There are different ways to make single women feel valued and none of them, I guarantee you, require breaking up your marriage. Talk with your spouse and see what they’re comfortable with. If I know of a single woman at work that I want to reach out to, I often tell my wife about her and we (note the emphasis) have her over for coffee. Pretty soon she’s talking more to my wife than she is to me. But she knows that I don’t treat her like a threat. She knows that in me she has a brother in the kingdom of Christ. If she’s not a Christian, she knows there’s something different about me because I’ve allowed her into our home to see the way I value my wife up close and personal. If I treat my wife like a human being too, then this woman will see and respect the boundaries we have in our marriage and value us for them.

You can be on your guard without dehumanizing other people and playing into the lie of our overly sexualized society. The answer is not sequestering single woman but establishing a marriage that reflects the kingdom of God in every day and age. The answer is not exclusion but inclusion. The answer is one that values everyone no matter their walk of life and meets them there.

The answer is in our calling as Christians first and foremost and the blessed calling as husbands and wives we find within that.

 


[1] Which, like any half decent graduate student, I will use to make comments I simply couldn’t excuse including in the rebuttal.

[2] Despite my potentially deceptive tone, I’m not being sarcastic here. I truly thought these were good aspects of the article. All six of ‘em.

[3] DISCLAIMER: I bear no ill will or grudge towards the author of this article. I’m sure he’s a good guy with a good heart. The pacifist in me felt the need to say that.

[4] This is based on a recent study from Indiana University reported in this news story: http://abcnews.go.com/Health/women-cheating-men-study/story?id=13885519#.UENkZ1QcAi4

[5] Which…by the way, they do. See above^

[6] Though, to be fair, maybe its emotional affairs he’s concerned about. But from the tone of the article there is no reason to see it that way.

[7] I realize I just broke the cardinal rule of writing and used emphatic amounts of bolding and type adjustment to enhance my point. Please forgive me.

[8] Ready for the longest footnote ever? Here it goes:

In the ancient world, women had very limited power over their own well-being. They couldn’t inherit estates, own wealth and often times were unemployable. Their value depended on their fathers and then on their husbands and, as a last resort, on their sons. A single woman with no sons was in big trouble; this is what makes the story of Ruth such a powerful one.
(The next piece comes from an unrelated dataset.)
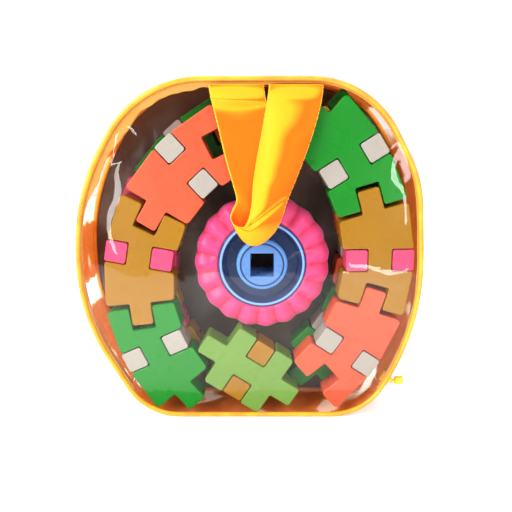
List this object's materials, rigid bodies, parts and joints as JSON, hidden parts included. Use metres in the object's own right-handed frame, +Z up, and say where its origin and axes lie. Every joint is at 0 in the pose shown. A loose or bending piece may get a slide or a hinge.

Ruth chose poverty and almost certain death to remain loyal to her mother in law; as a result she was not only provided for but found a place in the lineage of Christ.

Ergo, early Christians were a threat to the Roman Empire because of many things, one of which being the fact that they valued singleness; women didn’t have to be married to participate, live and thrive in their communities. This led to a breakdown in family structure and a lack of trust placed in the empire and worldly security. Instead, trust was placed in Christ. They were counter cultural in their love and acceptance of single woman and the way they treated them not as merely objects or wives but as valuable participants in the kingdom of Heaven.

Contrary to this today, articles like this sequester singles and label them as threats to our the sanctity of marriage, which suddenly has a higher importance than the God-given role of the Church. The author of this article sounds more like the Roman culture than the Roman Christians he associates himself with in citing Paul’s letter.

For more on this: see S.K. Johnson’s pending thesis: Singleness and the Early Church. I can get you a copy if needed.

[9] If you don’t believe me. Read the comment thread on this article. A single female raised similar objections to mine and was told, rather abrasively, that she was taking this “too personally”. They might as well have attempted to cite the Biblical passage “speak only when spoken too” (note: not actually in the Bible, more sarcasm)

[10] I mean it. Truly. If my sarcasm denotes anything other than sincere critique, I apologize.

[11] Do I take excessive liberty in the realm of run-on sentences? Yes.